*Aim of the task:* How many lines of these records hold the string "loose"? Reply with the number alone.

*Listing:*
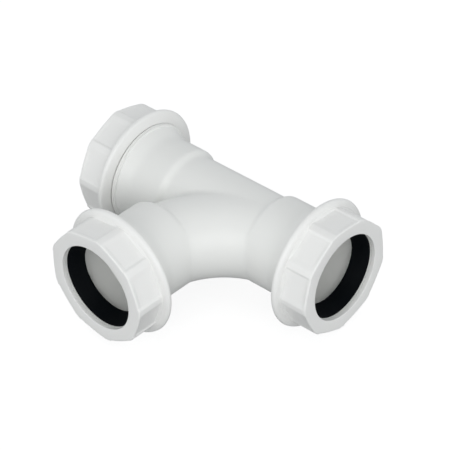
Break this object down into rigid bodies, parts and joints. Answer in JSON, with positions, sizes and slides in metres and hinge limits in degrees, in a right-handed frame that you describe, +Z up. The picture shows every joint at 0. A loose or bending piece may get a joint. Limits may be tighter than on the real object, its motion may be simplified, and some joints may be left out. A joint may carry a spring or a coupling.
{
  "type": "swept compression waste tee",
  "caption": "White plastic swept tee for 40 mm waste pipe, with a screwed compression nut, slip ring and tapered rubber seal on each port.",
  "frame": {"origin": "middle of the footprint, on the surface that the three nut flanges stand on", "axes": "+X along the run towards the outlet port, -Y towards the branch port (which leans back 2.5 degrees towards the inlet), +Z up"},
  "size_m": [0.1422, 0.1124, 0.0646],
  "materials": {
    "body_plastic": "white polypropylene, satin gloss",
    "nut_plastic": "white polypropylene, satin gloss",
    "ring_plastic": "natural white plastic",
    "seal_rubber": "smooth black rubber"
  },
  "bodies": {
    "fitting": {"tee_body": "body_plastic", "inlet_seal": "seal_rubber", "outlet_seal": "seal_rubber", "branch_seal": "seal_rubber"},
    "inlet_ring": {"inlet_slip_ring": "ring_plastic"},
    "inlet_nut": {"inlet_nut": "nut_plastic"},
    "outlet_ring": {"outlet_slip_ring": "ring_plastic"},
    "outlet_nut": {"outlet_nut": "nut_plastic"},
    "branch_ring": {"branch_slip_ring": "ring_plastic"},
    "branch_nut": {"branch_nut": "nut_plastic"}
  },
  "joints": [
    {"name": "inlet_ring_slide", "type": "slide", "parent": "fitting", "child": "inlet_ring", "axis": [-1, 0, 0], "range_m": [0, 0.01201]},
    {"name": "inlet_nut_spin", "type": "hinge", "parent": "inlet_ring", "child": "inlet_nut", "pos_m": [-0.07105, 0.0239, 0.0323], "axis": [-1, 0, 0], "range_deg": [0, 1080]},
    {"name": "outlet_ring_slide", "type": "slide", "parent": "fitting", "child": "outlet_ring", "axis": [1, 0, 0], "range_m": [0, 0.01201]},
    {"name": "outlet_nut_spin", "type": "hinge", "parent": "outlet_ring", "child": "outlet_nut", "pos_m": [0.07105, 0.0239, 0.0323], "axis": [1, 0, 0], "range_deg": [0, 1080]},
    {"name": "branch_ring_slide", "type": "slide", "parent": "fitting", "child": "branch_ring", "axis": [-0.0436, -0.999, 0], "range_m": [0, 0.01201]},
    {"name": "branch_nut_spin", "type": "hinge", "parent": "branch_ring", "child": "branch_nut", "pos_m": [-0.01229, -0.05493, 0.0323], "axis": [-0.0436, -0.999, 0], "range_deg": [0, 1080]}
  ],
  "couplings": [
    {"joint": "inlet_ring_slide", "follows": "inlet_nut_spin", "m_per_rad": 0.00063662},
    {"joint": "outlet_ring_slide", "follows": "outlet_nut_spin", "m_per_rad": 0.00063662},
    {"joint": "branch_ring_slide", "follows": "branch_nut_spin", "m_per_rad": 0.00063662}
  ]
}
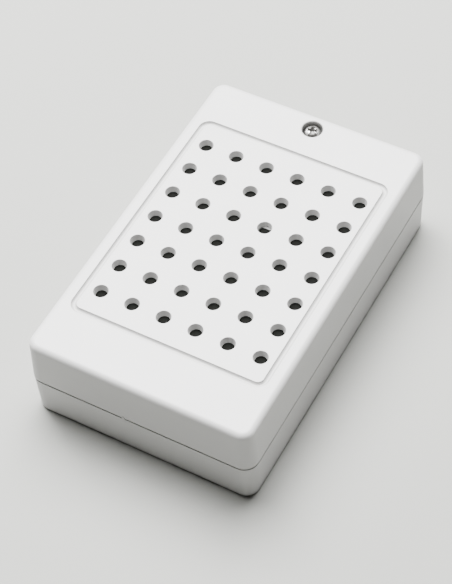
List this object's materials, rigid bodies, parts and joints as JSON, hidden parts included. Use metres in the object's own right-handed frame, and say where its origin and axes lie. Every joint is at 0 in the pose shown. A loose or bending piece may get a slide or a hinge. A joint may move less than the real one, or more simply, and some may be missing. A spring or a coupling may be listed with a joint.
{
  "type": "intercom extension sounder",
  "caption": "Small wall box with a grille of tapered holes, a loudspeaker, a terminal board and a hook-on cover held by one screw.",
  "frame": {"origin": "centre of the flat back face", "axes": "+Z out of the grille, +Y along the length towards the cover screw, +X across the width"},
  "size_m": [0.0704, 0.1114, 0.0295],
  "materials": {
    "case_plastic": "satin white moulded plastic",
    "cloth": "black woven cloth",
    "plated_screw": "bright plated",
    "pressed_steel": "zinc plated sheet",
    "ferrite": "dark ceramic magnet",
    "paper": "pressed black paper",
    "roll_edge": "flexible edge",
    "spider_cloth": "resin cloth",
    "coil_former": "kraft tube",
    "copper_wire": "enamelled copper",
    "foam": "black foam",
    "fibre_board": "phenolic fibre",
    "tinned_brass": "tinned",
    "board": "green lacquered laminate",
    "solder": "bright solder",
    "terminal_green": "green moulding",
    "trimmer_blue": "blue moulding",
    "rotor_white": "cream moulding",
    "can_sleeve": "shrink sleeve and bare top",
    "chip_black": "moulded epoxy",
    "resistor_beige": "lacquer",
    "diode_black": "moulded epoxy",
    "film_yellow": "dipped",
    "wire_red": "insulation",
    "wire_black": "insulation"
  },
  "bodies": {
    "base": {"back_case": "case_plastic", "speaker_basket": "pressed_steel", "speaker_front_plate": "pressed_steel", "speaker_magnet": "ferrite", "speaker_yoke": "pressed_steel", "speaker_surround": "roll_edge", "speaker_spider": "spider_cloth", "speaker_gasket": "foam", "speaker_tag_strip": "fibre_board", "speaker_tags": "tinned_brass", "tinsel_leads": "copper_wire", "speaker_clip_1": "pressed_steel", "speaker_clip_2": "pressed_steel", "speaker_clip_3": "pressed_steel", "speaker_clip_4": "pressed_steel", "speaker_clip_screws": "plated_screw", "circuit_board": "board", "board_screws": "plated_screw", "solder_joints": "solder", "terminal_block": "terminal_green", "terminal_contacts": "tinned_brass", "trimmer_body": "trimmer_blue", "trimmer_pins": "tinned_brass", "electrolytic_capacitor": "can_sleeve", "electrolytic_leads": "tinned_brass", "tone_chip": "chip_black", "chip_legs": "tinned_brass", "resistors": "resistor_beige", "resistor_leads": "tinned_brass", "diodes": "diode_black", "diode_leads": "tinned_brass", "film_capacitor": "film_yellow", "film_capacitor_leads": "tinned_brass", "transistor": "chip_black", "transistor_legs": "tinned_brass", "speaker_wire_red": "wire_red", "speaker_wire_black": "wire_black"},
    "cover": {"front_cover": "case_plastic", "dust_cloth": "cloth"},
    "cover_fastener": {"cover_screw": "plated_screw"},
    "cone": {"speaker_cone": "paper", "speaker_dust_cap": "paper", "voice_coil_former": "coil_former", "voice_coil_winding": "copper_wire"},
    "volume_rotor": {"trimmer_rotor": "rotor_white"},
    "clamp_1": {"terminal_clamp_1": "tinned_brass"},
    "wire_screw_1": {"terminal_screw_1": "plated_screw"},
    "clamp_2": {"terminal_clamp_2": "tinned_brass"},
    "wire_screw_2": {"terminal_screw_2": "plated_screw"},
    "clamp_3": {"terminal_clamp_3": "tinned_brass"},
    "wire_screw_3": {"terminal_screw_3": "plated_screw"}
  },
  "joints": [
    {"name": "cover_hinge", "type": "hinge", "parent": "base", "child": "cover", "pos_m": [0, -0.0556, 0.0147], "axis": [1, 0, 0], "range_deg": [0, 80]},
    {"name": "cover_screw_turn", "type": "hinge", "parent": "cover", "child": "cover_fastener", "pos_m": [0, 0.0494, 0.0269], "axis": [0, 0, 1], "continuous": true},
    {"name": "cone_travel", "type": "slide", "parent": "base", "child": "cone", "axis": [0, 0, 1], "range_m": [-0.0008, 0.0008], "stiffness_N_per_m": 1200, "deforming": ["speaker_surround", "speaker_spider", "tinsel_leads"]},
    {"name": "volume_turn", "type": "hinge", "parent": "base", "child": "volume_rotor", "pos_m": [0.0175, -0.042, 0.012], "axis": [0, 0, 1], "range_deg": [-117.5, 117.5]},
    {"name": "wire_screw_1_turn", "type": "hinge", "parent": "base", "child": "wire_screw_1", "pos_m": [-0.019, -0.04255, 0.0153], "axis": [0, 0, 1], "range_deg": [-1440, 0]},
    {"name": "clamp_1_lift", "type": "slide", "parent": "base", "child": "clamp_1", "axis": [0, 0, 1], "range_m": [0, 0.002]},
    {"name": "wire_screw_2_turn", "type": "hinge", "parent": "base", "child": "wire_screw_2", "pos_m": [-0.014, -0.04255, 0.0153], "axis": [0, 0, 1], "range_deg": [-1440, 0]},
    {"name": "clamp_2_lift", "type": "slide", "parent": "base", "child": "clamp_2", "axis": [0, 0, 1], "range_m": [0, 0.002]},
    {"name": "wire_screw_3_turn", "type": "hinge", "parent": "base", "child": "wire_screw_3", "pos_m": [-0.009, -0.04255, 0.0153], "axis": [0, 0, 1], "range_deg": [-1440, 0]},
    {"name": "clamp_3_lift", "type": "slide", "parent": "base", "child": "clamp_3", "axis": [0, 0, 1], "range_m": [0, 0.002]}
  ],
  "couplings": [
    {"joint": "wire_screw_1_turn", "follows": "clamp_1_lift", "rad_per_m": -12566},
    {"joint": "wire_screw_2_turn", "follows": "clamp_2_lift", "rad_per_m": -12566},
    {"joint": "wire_screw_3_turn", "follows": "clamp_3_lift", "rad_per_m": -12566}
  ]
}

*Task response:* 2